Governments use a mix of their own employees, capital and purchasing from non-profits or private entities to produce goods and services delivered to citizens. There are two ways to outsource: by purchasing goods and services to be used as inputs (i.e. intermediate consumption), or by contracting out the provision of goods and services to private or non-profit providers.
The production costs of government accounted for 20.6% of GDP in 2017 across OECD countries. Compensation of employees is the largest component (9.2%), followed by costs of goods and services used and financed by government (8.7%). These proportions remained relatively stable when compared to 2007. Scandinavian countries such as Sweden (30.0%), Finland (29.7%) and Denmark (28.1%) have the highest production costs in terms of GDP reflecting generalised provision of publically funded services as well as relatively high costs. In turn, Mexico spent the least in the OECD explained (11.8%), among other factors, by comparatively fewer and lower quality public services and wealthiest segments of the population opting for private service providers.
While production costs in terms of GDP increased by 0.4 p.p. on average in the OECD between 2007-17, compensation of employees has decreased (0.2 p.p.). The largest reductions in compensation costs were observed in Ireland (3.1 p.p.) and Portugal (2.2 p.p.). Since 2008, Ireland and Portugal implemented compensation reforms such as reductions of remuneration for all staff, reduction or abolishment of allowances, reduction of performance-related pay/bonuses and pay freezes. Ireland also implemented a remuneration reform specifically directed at the top level. Compensation costs increased in Norway (3.1. p.p.) during the same period, as public employment grew between 2007-17.
The structure of production costs varies across OECD countries. On average compensation of employees amounted to 44.8% of total costs in OECD countries in 2017; goods and services used and financed by government represented 42.3%; and other production costs amounted to 12.9%. However, for example in Mexico, compensation of employees represented 71.5%, goods and services used and financed by government represented 27.5% and other production costs came to 1.0%. In turn, the cost allocation in Japan is substantially different from the OECD average: goods and services used and financed by government amounted to 58.7%; 25.5% were for compensation costs and 15.7% for other costs.

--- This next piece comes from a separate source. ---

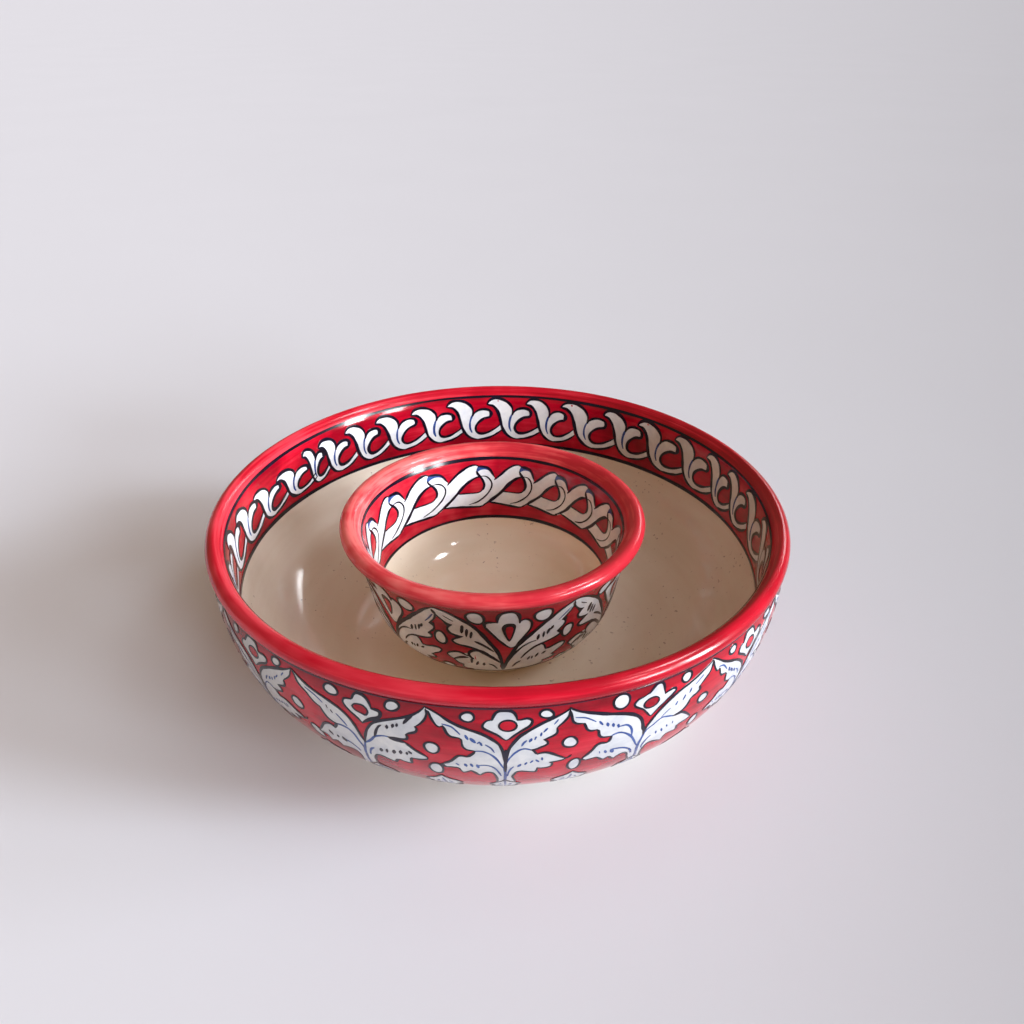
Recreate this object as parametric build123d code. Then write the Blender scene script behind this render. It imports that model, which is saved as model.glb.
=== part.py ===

On average in 2017, across OECD countries, goods and services used by government represented 5.7% of GDP, and those financed for private provision to citizens represented 3.0%. In the Netherlands, services financed by the government represented 10.2% of the country’s GDP (the highest in OECD countries) driven mainly by a health system managed by the government but supplemented by private insurers. Reaching 8.8% of GDP, the second-highest share among OECD countries spent on financing goods and services privately provided is in Japan, where only 3.7% of GDP is spent in intermediate consumption. Such low value reflects a model where the provision of services is largely left to the private sector while the government retains the primary roles of regulating and partially funding goods and services.